Begin Data segment
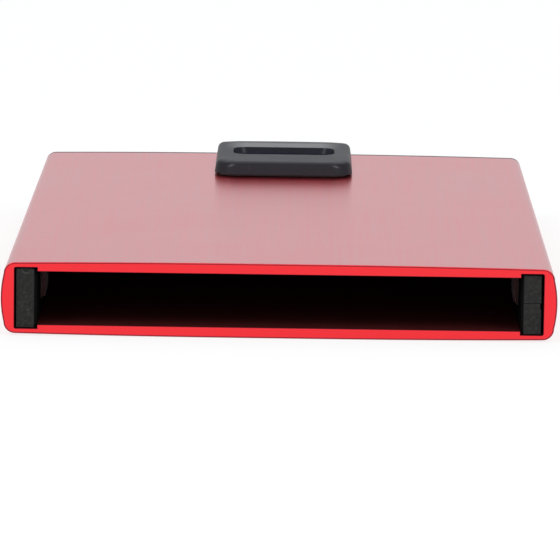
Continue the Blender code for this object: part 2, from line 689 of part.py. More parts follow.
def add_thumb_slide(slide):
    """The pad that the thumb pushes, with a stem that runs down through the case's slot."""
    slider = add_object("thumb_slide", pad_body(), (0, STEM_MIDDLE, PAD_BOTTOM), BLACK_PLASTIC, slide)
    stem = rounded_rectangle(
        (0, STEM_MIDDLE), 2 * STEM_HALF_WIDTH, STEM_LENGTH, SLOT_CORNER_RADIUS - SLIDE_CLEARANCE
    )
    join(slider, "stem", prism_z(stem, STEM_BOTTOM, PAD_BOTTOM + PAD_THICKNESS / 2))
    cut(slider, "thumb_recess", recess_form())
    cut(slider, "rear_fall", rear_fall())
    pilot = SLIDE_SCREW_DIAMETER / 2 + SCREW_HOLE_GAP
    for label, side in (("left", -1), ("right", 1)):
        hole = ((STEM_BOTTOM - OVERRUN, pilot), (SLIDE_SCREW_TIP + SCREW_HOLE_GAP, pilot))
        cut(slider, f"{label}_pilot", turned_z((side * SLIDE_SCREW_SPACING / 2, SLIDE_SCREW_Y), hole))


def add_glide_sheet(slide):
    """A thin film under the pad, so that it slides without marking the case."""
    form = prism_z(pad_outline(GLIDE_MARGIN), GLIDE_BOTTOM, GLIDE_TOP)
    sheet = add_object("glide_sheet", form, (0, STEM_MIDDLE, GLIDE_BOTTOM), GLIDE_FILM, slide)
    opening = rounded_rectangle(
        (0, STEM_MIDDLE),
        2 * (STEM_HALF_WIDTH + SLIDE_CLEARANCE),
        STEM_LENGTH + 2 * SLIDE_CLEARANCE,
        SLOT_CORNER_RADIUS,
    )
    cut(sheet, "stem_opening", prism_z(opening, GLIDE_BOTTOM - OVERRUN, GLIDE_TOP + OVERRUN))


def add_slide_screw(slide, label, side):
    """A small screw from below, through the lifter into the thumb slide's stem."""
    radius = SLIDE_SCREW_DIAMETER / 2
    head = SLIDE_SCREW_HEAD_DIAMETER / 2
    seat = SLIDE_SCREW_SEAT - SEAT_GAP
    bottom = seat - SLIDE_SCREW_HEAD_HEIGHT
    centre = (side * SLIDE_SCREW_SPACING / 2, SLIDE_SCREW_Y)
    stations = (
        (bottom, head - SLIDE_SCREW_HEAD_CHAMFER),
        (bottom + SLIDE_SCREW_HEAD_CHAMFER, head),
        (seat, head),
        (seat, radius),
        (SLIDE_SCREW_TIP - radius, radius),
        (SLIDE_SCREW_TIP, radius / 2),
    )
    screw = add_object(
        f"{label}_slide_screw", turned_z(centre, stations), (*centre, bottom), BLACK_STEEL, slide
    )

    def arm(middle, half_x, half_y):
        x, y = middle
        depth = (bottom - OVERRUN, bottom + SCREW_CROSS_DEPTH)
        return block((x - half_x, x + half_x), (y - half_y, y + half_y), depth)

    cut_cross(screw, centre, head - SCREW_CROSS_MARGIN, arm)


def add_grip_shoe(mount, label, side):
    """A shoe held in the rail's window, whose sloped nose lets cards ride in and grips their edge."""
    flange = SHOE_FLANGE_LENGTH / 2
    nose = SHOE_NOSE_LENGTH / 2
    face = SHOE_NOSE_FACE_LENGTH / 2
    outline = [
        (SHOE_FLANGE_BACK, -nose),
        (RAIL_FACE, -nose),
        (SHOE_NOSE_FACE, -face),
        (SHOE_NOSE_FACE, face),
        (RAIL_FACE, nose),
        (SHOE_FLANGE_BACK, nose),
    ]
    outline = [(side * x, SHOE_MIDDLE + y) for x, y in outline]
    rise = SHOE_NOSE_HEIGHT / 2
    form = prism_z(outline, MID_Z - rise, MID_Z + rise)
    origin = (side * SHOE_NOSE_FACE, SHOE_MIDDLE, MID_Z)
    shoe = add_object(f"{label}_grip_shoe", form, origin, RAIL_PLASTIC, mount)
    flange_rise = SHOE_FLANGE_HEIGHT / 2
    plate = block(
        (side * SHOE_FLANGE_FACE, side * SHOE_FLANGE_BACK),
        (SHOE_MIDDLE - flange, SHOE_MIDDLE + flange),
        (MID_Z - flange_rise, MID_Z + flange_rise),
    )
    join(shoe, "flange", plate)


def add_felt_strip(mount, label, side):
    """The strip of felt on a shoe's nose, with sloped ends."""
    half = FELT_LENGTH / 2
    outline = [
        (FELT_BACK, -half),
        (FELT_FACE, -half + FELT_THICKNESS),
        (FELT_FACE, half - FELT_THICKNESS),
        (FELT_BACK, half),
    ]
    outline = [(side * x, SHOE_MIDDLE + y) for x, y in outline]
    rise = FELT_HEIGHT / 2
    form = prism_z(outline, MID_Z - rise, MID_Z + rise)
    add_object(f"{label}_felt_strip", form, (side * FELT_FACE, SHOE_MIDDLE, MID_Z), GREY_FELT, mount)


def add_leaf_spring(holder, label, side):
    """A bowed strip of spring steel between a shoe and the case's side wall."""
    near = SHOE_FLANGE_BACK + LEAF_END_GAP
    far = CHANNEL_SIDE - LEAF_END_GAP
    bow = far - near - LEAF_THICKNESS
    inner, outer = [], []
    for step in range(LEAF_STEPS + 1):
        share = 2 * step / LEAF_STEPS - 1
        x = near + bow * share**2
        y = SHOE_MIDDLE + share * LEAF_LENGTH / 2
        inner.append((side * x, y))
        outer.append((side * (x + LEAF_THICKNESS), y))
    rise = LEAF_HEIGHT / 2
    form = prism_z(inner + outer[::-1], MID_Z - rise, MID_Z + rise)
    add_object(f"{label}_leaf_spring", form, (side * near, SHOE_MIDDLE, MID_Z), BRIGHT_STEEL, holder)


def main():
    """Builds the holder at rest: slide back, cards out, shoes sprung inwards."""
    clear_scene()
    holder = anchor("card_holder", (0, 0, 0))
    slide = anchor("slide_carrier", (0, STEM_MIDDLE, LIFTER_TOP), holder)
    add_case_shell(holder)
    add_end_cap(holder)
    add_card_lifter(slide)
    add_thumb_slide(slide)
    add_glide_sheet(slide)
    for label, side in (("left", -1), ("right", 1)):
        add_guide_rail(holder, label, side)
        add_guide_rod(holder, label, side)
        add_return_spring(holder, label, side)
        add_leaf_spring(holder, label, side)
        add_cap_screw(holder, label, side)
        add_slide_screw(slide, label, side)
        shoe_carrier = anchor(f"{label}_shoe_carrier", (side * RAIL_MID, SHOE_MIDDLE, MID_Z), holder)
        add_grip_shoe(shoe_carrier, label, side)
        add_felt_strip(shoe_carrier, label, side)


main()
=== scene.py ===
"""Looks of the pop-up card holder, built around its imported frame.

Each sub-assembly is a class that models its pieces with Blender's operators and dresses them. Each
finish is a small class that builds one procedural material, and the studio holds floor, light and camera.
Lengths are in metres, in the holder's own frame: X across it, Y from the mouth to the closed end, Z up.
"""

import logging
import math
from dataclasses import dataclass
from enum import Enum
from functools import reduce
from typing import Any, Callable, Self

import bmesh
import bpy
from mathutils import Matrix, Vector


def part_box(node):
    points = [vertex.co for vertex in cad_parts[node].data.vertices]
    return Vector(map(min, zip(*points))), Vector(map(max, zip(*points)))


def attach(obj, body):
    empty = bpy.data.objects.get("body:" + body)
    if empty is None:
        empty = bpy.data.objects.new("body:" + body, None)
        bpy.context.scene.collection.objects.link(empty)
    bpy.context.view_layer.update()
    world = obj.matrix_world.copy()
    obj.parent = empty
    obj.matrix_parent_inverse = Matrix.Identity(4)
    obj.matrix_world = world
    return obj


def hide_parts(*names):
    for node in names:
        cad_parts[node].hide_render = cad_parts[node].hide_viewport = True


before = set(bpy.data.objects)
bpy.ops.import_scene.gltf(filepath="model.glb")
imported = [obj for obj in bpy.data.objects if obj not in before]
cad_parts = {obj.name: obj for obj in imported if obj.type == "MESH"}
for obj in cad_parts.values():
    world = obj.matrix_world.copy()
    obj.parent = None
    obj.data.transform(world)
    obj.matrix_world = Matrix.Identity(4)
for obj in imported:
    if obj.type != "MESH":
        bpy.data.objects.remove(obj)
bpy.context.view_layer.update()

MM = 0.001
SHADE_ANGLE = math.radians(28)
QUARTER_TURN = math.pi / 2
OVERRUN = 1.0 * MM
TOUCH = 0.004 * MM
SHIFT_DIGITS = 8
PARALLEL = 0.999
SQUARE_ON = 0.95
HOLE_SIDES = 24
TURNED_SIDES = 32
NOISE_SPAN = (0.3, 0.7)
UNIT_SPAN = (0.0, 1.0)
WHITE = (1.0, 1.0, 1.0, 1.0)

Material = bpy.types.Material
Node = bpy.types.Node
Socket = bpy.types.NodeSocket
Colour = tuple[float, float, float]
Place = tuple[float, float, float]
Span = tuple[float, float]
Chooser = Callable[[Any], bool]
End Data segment
Stated exercise
Extract the closing run of lines, starting with the one containing "obj.parent = None" and ending at the last, exactly as written.

Solution to this problem
    obj.parent = None
    obj.data.transform(world)
    obj.matrix_world = Matrix.Identity(4)
for obj in imported:
    if obj.type != "MESH":
        bpy.data.objects.remove(obj)
bpy.context.view_layer.update()

MM = 0.001
SHADE_ANGLE = math.radians(28)
QUARTER_TURN = math.pi / 2
OVERRUN = 1.0 * MM
TOUCH = 0.004 * MM
SHIFT_DIGITS = 8
PARALLEL = 0.999
SQUARE_ON = 0.95
HOLE_SIDES = 24
TURNED_SIDES = 32
NOISE_SPAN = (0.3, 0.7)
UNIT_SPAN = (0.0, 1.0)
WHITE = (1.0, 1.0, 1.0, 1.0)

Material = bpy.types.Material
Node = bpy.types.Node
Socket = bpy.types.NodeSocket
Colour = tuple[float, float, float]
Place = tuple[float, float, float]
Span = tuple[float, float]
Chooser = Callable[[Any], bool]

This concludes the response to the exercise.